Monday, June 6, 2011

Should You TDD Controllers?

If you use Selenium to test your website should you TDD your controllers?

My default stance is to TDD everything, so why would I even ask this question?  Because controller tests are just a mess of mocks and therefore tend to be time consuming to write, brittle, and mostly just verify that you called things in the right order...  This is especially true if you write thin controllers by pushing logic into "service" classes and your models.

Controller is one of the Object Stereotypes which is defined as "Controls and directs the actions of other objects.  Decides what other objects should do."  So this is an object that just deals with other objects.  That's why it's so mock heavy to unit test.

If you have Selenium (or whatever) tests that drive your website, then you have integration tests on your controllers, and, indeed, your full stack.  So at least the "happy paths" of your controller are covered.  And arguably covered in a more useful way than unit tests.

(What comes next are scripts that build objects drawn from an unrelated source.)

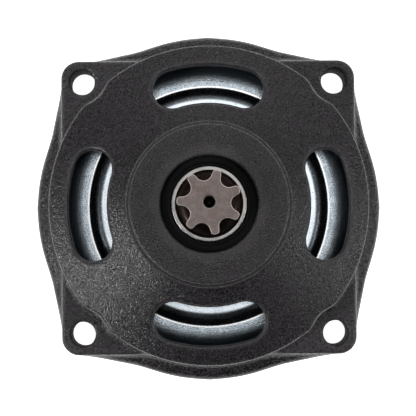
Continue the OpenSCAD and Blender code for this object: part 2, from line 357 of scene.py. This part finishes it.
def pinion_steel():
    """Hardened steel: a face ground bright, with a pale painted highlight on its chamfer, and tooth flanks
    and gullets coloured dark brown.
    """
    m = Shader("pinion_steel", metallic=1.0)
    marks = m.noise(0.22, 2.0, 0.6, m.turned(4.0))
    stain = m.noise(2.6, 4.0, 0.62, distortion=0.6)
    grain = m.noise(0.3, 3.0, 0.6)
    face = m.mix(m.band(stain, 0.35, 0.68), (0.225, 0.178, 0.163), (0.33, 0.285, 0.272))
    face = m.mix(m.band(marks, 0.45, 0.7, 0.0, 0.5), face, (0.14, 0.112, 0.105))
    # Everything below the ground face is coloured dark brown, nearly black.
    dark = m.mix(m.band(grain, 0.4, 0.7), (0.016, 0.011, 0.01), (0.045, 0.032, 0.028))
    on_face = m.band(m.part("Z"), (PINION_Z - 0.9) * MM, (PINION_Z - 0.12) * MM)
    # The face's chamfer is painted pale: a painted highlight along the tooth outlines.
    chamfer_foot = m.band(m.part("Z"), (PINION_Z - 0.26) * MM, (PINION_Z - 0.2) * MM)
    chamfer_head = m.band(m.part("Z"), (PINION_Z - 0.05) * MM, (PINION_Z - 0.005) * MM, 1.0, 0.0)
    painted_chamfer_highlight = m.math("MULTIPLY", chamfer_foot, chamfer_head)
    m.set("Base Color", m.mix(painted_chamfer_highlight, m.mix(on_face, dark, face), (0.46, 0.4, 0.37)))
    m.set("Roughness", m.band(m.math("ADD", stain, m.math("MULTIPLY", marks, 0.6)), 0.6, 1.1, 0.3, 0.46))
    m.bump(m.math("ADD", m.math("MULTIPLY", marks, 0.5), m.math("MULTIPLY", grain, 0.5)), 0.02)
    return m.material


def ground_steel(name, low, high, roughness, mark_mm=0.16):
    """Steel with fine marks round its axis, as turning or grinding leaves them."""
    m = Shader(name, metallic=1.0)
    marks = m.noise(mark_mm, 3.0, 0.6, m.turned(12.0))
    cloud = m.noise(2.2, 3.0, 0.6)
    blend = m.math("ADD", m.math("MULTIPLY", marks, 0.6), m.math("MULTIPLY", cloud, 0.4))
    m.set("Base Color", m.mix(m.band(blend, 0.35, 0.66), low, high))
    m.set("Roughness", m.band(marks, 0.35, 0.7, roughness - 0.06, roughness + 0.08))
    m.bump(marks, 0.008)
    return m.material


def rivet_steel():
    """Steel rivets with heads hammered over, so their surface is dented and darker in the dents."""
    m = Shader("rivet_steel", metallic=1.0)
    dents = m.noise(0.9, 2.0, 0.5)
    grain = m.noise(0.2, 3.0, 0.6)
    m.set("Base Color", m.mix(m.band(dents, 0.38, 0.66), (0.3, 0.3, 0.31), (0.55, 0.55, 0.56)))
    m.set("Roughness", m.band(grain, 0.35, 0.7, 0.28, 0.46))
    m.bump(m.math("ADD", dents, m.math("MULTIPLY", grain, 0.15)), 0.05)
    return m.material


def seal_rubber():
    """Nitrile rubber moulded over a plate, with a thin film of grease and dust."""
    m = Shader("seal_rubber", specular=0.14)
    mottle = m.noise(0.7, 4.0, 0.65)
    grain = m.noise(0.18, 2.0, 0.5)
    m.set("Base Color", m.mix(m.band(mottle, 0.5, 0.75), (0.0035, 0.0035, 0.004), (0.011, 0.0105, 0.0105)))
    m.set("Roughness", m.band(mottle, 0.35, 0.7, 0.45, 0.66))
    m.bump(grain, 0.012)
    return m.material


def cage_brass():
    """Pressed brass, slightly tarnished."""
    m = Shader("cage_brass", metallic=1.0)
    tarnish = m.noise(1.3, 4.0, 0.6)
    marks = m.noise(0.15, 2.0, 0.6, m.turned(8.0))
    m.set("Base Color", m.mix(m.band(tarnish, 0.4, 0.7), (0.62, 0.44, 0.17), (0.34, 0.23, 0.1)))
    m.set("Roughness", m.band(m.math("ADD", tarnish, marks), 0.7, 1.3, 0.24, 0.42))
    m.bump(marks, 0.008)
    return m.material


MATERIALS = {
    "black_powder_coat": black_powder_coat(),
    "zinc_plated_steel": zinc_plated_steel(),
    "pinion_steel": pinion_steel(),
    "rivet_steel": rivet_steel(),
    "spring_steel": ground_steel("spring_steel", (0.06, 0.06, 0.065), (0.17, 0.17, 0.18), 0.36, 0.3),
    "bearing_steel": ground_steel("bearing_steel", (0.42, 0.4, 0.39), (0.66, 0.64, 0.62), 0.3),
    "ball_steel": ground_steel("ball_steel", (0.74, 0.74, 0.75), (0.84, 0.84, 0.84), 0.1, 0.1),
    "cage_brass": cage_brass(),
    "seal_rubber": seal_rubber(),
}


def dress(obj, slot):
    """Gives an object the material of a slot."""
    obj.data.materials.clear()
    obj.data.materials.append(MATERIALS[slot])


for row in frame["record"]["subparts"]:
    dress(frame["nodes"][row["node"]], row["material_slot"])


# ---- Outlines ----

def polar(radius, angle):
    return radius * math.cos(angle), radius * math.sin(angle)


def rounded(corners, steps=6):
    """Points of a closed outline of (x, y) or (x, y, radius) corners, with its corners rounded."""
    points = []
    for i, corner in enumerate(corners):
        b = Vector(corner[:2])
        if len(corner) == 2:
            points.append(b)
            continue
        u = (Vector(corners[i - 1][:2]) - b).normalized()
        v = (Vector(corners[(i + 1) % len(corners)][:2]) - b).normalized()
        half = u.angle(v) / 2
        centre = b + (u + v).normalized() * corner[2] / math.sin(half)
        start = b + u * corner[2] / math.tan(half) - centre
        end = b + v * corner[2] / math.tan(half) - centre
        turn = start.angle(end)
        for k in range(steps + 1):
            blend = k / steps
            arm = start * math.sin((1 - blend) * turn) + end * math.sin(blend * turn)
            points.append(centre + arm / math.sin(turn))
    return points


def circle_at(across, along, radius, z, segments):
    """Points of a circle about a vertical line."""
    spokes = [polar(radius, TAU * k / segments) for k in range(segments)]
    return [(across + x, along + y, z) for x, y in spokes]


def spaced(points, gap):
    """The same closed outline with points added so that none are further apart than the gap."""
    result = []
    for i, start in enumerate(points):
        end = points[(i + 1) % len(points)]
        parts = max(1, math.ceil((end - start).length / gap))
        result += [start.lerp(end, k / parts) for k in range(parts)]
    return result


# ---- Mesh builders ----

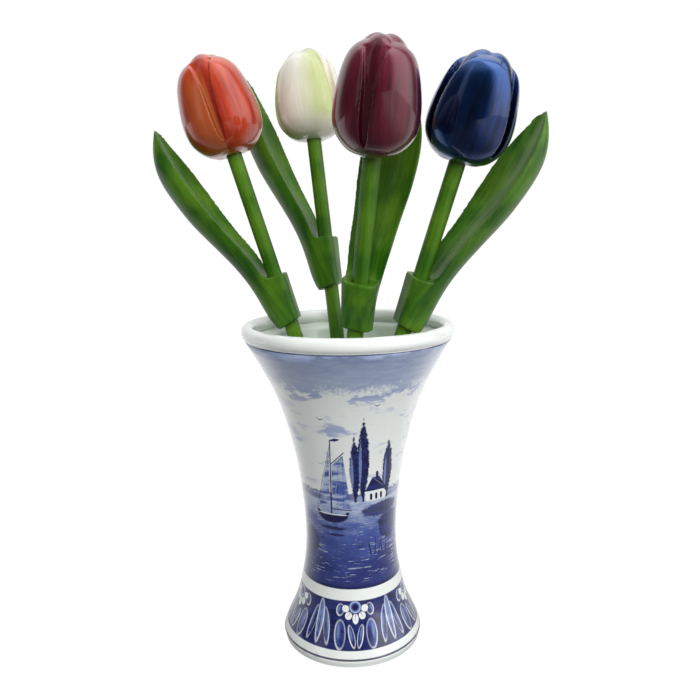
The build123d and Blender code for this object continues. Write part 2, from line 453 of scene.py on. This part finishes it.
# %% Green paint
def green_finish(name, at, light):
    """Green gloss with streaks along the piece; light says how much of it is pale."""
    material, sheet, shader = new_finish(name)
    place = own_place(sheet, at)
    drawn = sheet.vector("MULTIPLY", place, (1, 1, 0.07))
    marks = use_group(sheet, brush_marks, {"Drawn Place": drawn, "Width": 0.0032}, None)
    cloud = sheet.span(sheet.noise(place, 38, detail=2), 0.35, 0.65)
    deep, mid, bright = (paint_colour(*c) for c in ((32, 76, 14), (62, 112, 20), (116, 160, 36)))
    green = sheet.blend(sheet.math("MULTIPLY", marks.outputs["Streak"], 0.75), deep, mid)
    top = sheet.math("MULTIPLY", sheet.math("MULTIPLY", marks.outputs["Fine"], cloud), light)
    green = sheet.blend(top, green, bright)
    sheet.feed(shader.inputs["Base Color"], green)
    shader.inputs["Roughness"].default_value = 0.42
    shader.inputs["Specular IOR Level"].default_value = 0.3
    shader.inputs["Coat Weight"].default_value = 0.2
    shader.inputs["Coat Roughness"].default_value = 0.12
    relief = sheet.math("MULTIPLY_ADD", marks.outputs["Streak"], 0.6, marks.outputs["Fine"])
    normal = sheet.put("ShaderNodeBump", {"Height": relief, "Distance": 0.00012, "Strength": 0.7})
    sheet.feed(shader.inputs["Normal"], normal)
    return material


for colour in colours:
    stem_green = green_finish(colour + "_stem_green", stem_frames[colour], 0.8)
    put_on(frame["nodes"][colour + "_stem"], stem_green)
    leaf_green = green_finish(colour + "_leaf_green", leaf_frames[colour], 0.7)
    put_on(carved[colour + "_leaf"], leaf_green)
print("eight green pieces")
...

So, for argument's sake, lets say you agree with me that controller unit tests are mock heavy, expensive to write, and of limited value.  So what value do they provide?  One thing stands out above all others: error handling.  Especially errors from "services" which may depend on infrastructure concerns like file systems and web services or whatever.  Its difficult to test failures in these types of things without mocks and its difficult to mock in a Selenium test.

So, should you TDD controllers?  I think, only when it provides you enough benefit to out weigh the costs (imagine that).  For me, that means I don't test controllers that just do standard CRUD operations and handle 404 errors.  Those are trivial, fully covered by selenium tests, and take too long to mock.  But anything more complicated than that, I test.